Mais l’ONG Observatoire vénézuélien de la violence contredit ces statistiques et affirme que le Venezuela a enregistré l’année dernière 16.506 morts violentes pour un taux d’homicides de 60,3 pour 100.000 habitants. Le taux moyen d’homicides dans le monde était de 6,1 pour 100.000 habitants en 2017, selon l’Office des Nations unies contre la drogue et le crime (ONUDC).

Ana, qui a déjà été victime de trois tentatives de vol, doit ranger la batterie de sa moto sous clé.

Pour combattre le machisme et rendre leur présence banale sur les routes vénézuéliennes, les Ratgirls organisent aussi souvent que possible des sorties en groupe hors de la capitale, grâce au prix dérisoire de l’essence dans ce pays pétrolier.

Motardes mal acceptées

C’est un avantage «d’avoir une essence pratiquement gratuite», fait valoir Ana Julia, productrice audiovisuelle de 32 ans, à la tête de ce club de 23 membre fondé en 2014, qui conduit une Suzuki GS 500.

«Simplement, ce que nous faisons, c’est conduire des motos en tant que femmes (pour qu’il n’y ait plus) de distinction de sexe ou de race. Jusqu’à ce que nous arrivions à un point où l’être humain aura évolué et où nous serons tous égaux», explique-t-elle.

José Gonzalez, vice-président du Ratas MC, le pendant masculin des Ratgirls, admet volontiers la «culture machiste» qui règne au Venezuela et a du mal à accepter les femmes «bikers».
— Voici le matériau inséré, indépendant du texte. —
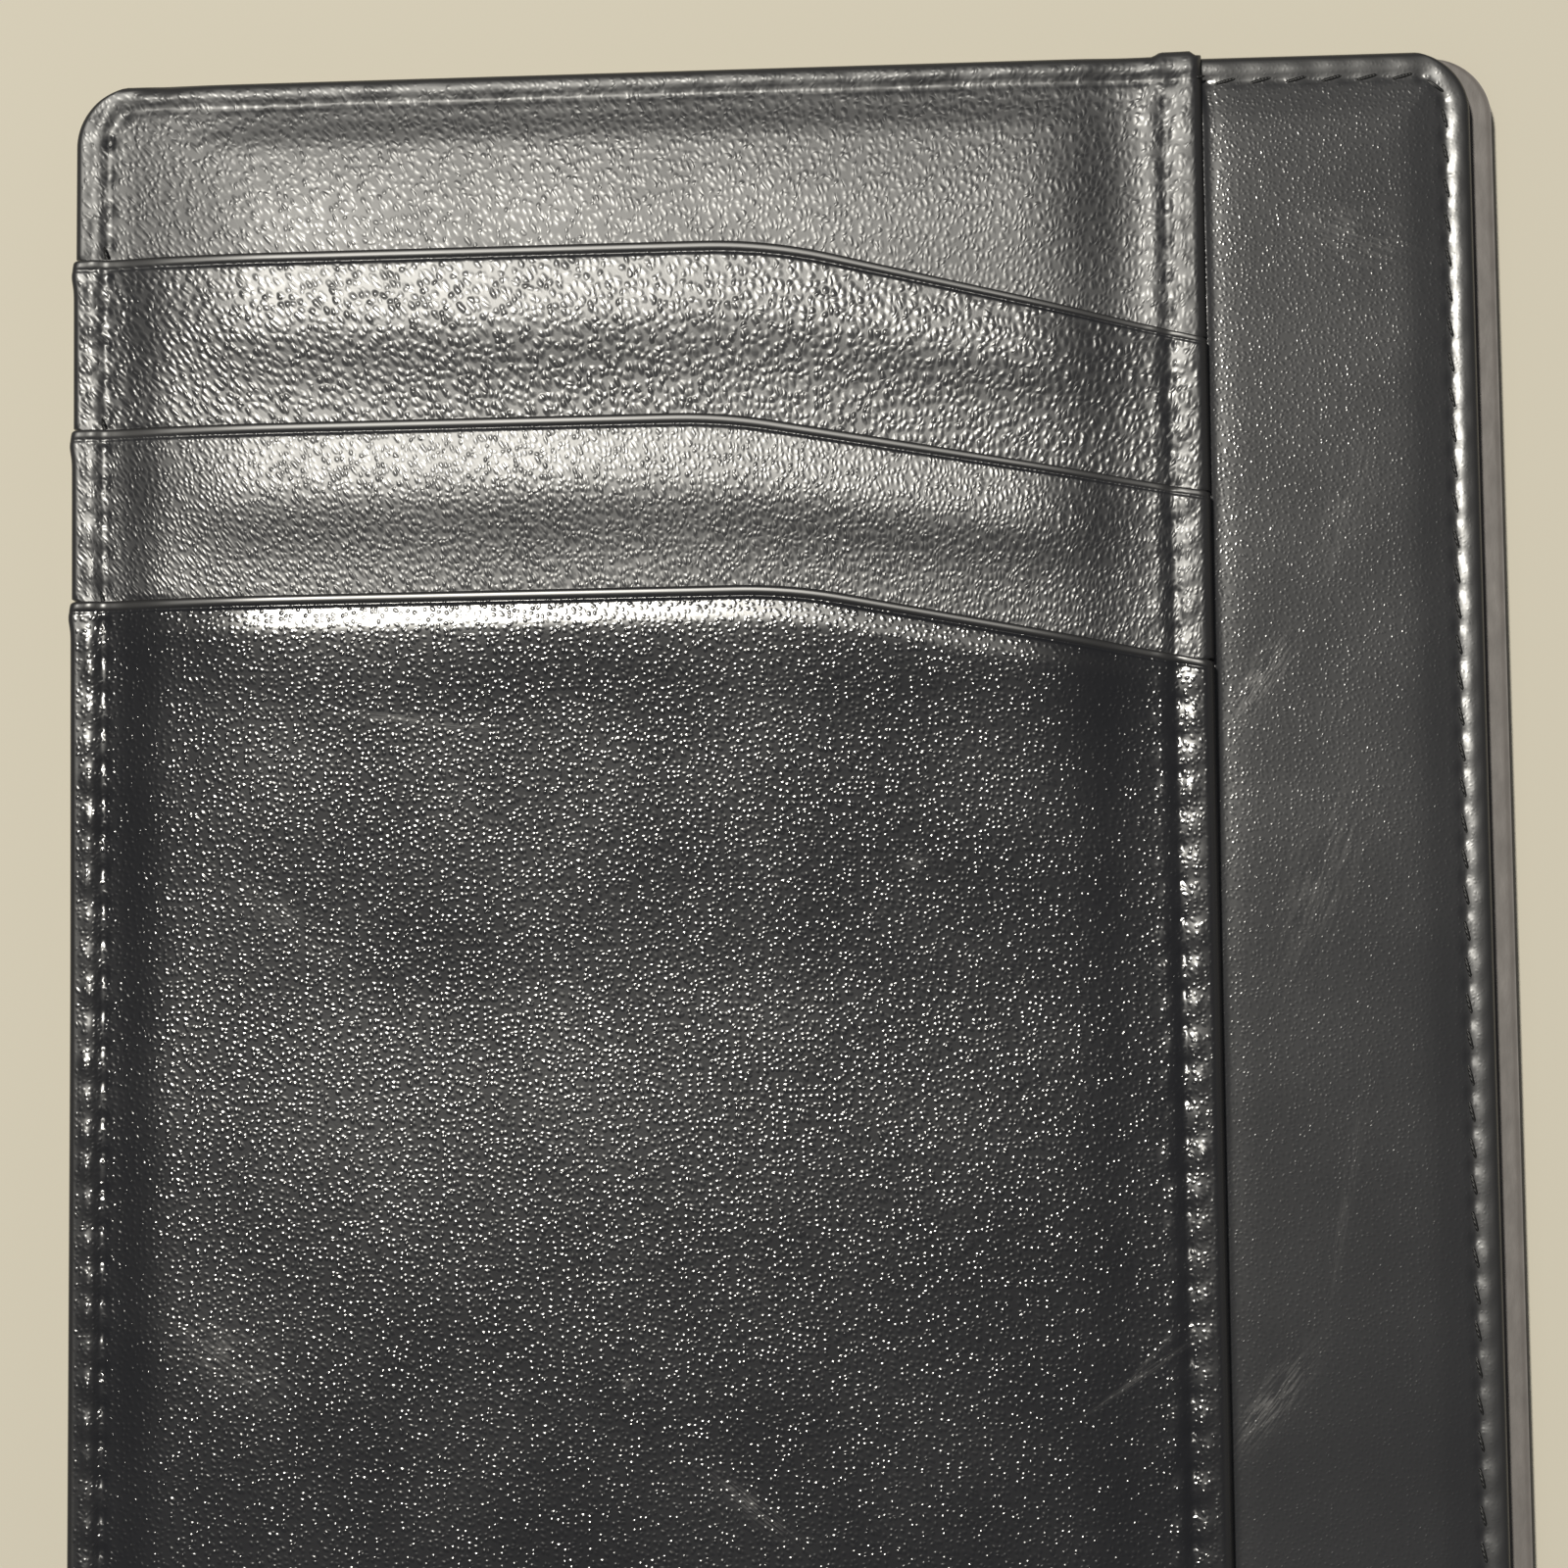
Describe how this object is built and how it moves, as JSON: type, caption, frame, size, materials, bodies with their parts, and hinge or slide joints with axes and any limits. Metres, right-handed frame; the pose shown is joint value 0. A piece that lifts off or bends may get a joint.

«Même si on va surement me critiquer (...), les Ratgirls font un meilleur travail, roulent davantage et font beaucoup plus d’activités que bien des motorclubs (masculins)», souligne ce photographe professionnel de 47 ans, corpulent et posé.

Maryelitza Sanchez, 48 ans et divorcée, se sent «puissante» depuis qu’elle a appris à conduire son scooter de 150 centimètres cube à cause des problèmes des transports à Caracas.

«Tous les jours, il m’arrivait quelque chose dans le métro. Il y avait un problème, j’arrivais en retard ou je n’arrivais pas», confie cette mère de deux enfants de 11 et 14 ans.

Derrière le guidon, «c’est une sensation unique de liberté, de contrôle, de puissance», ajoute Maryelitza.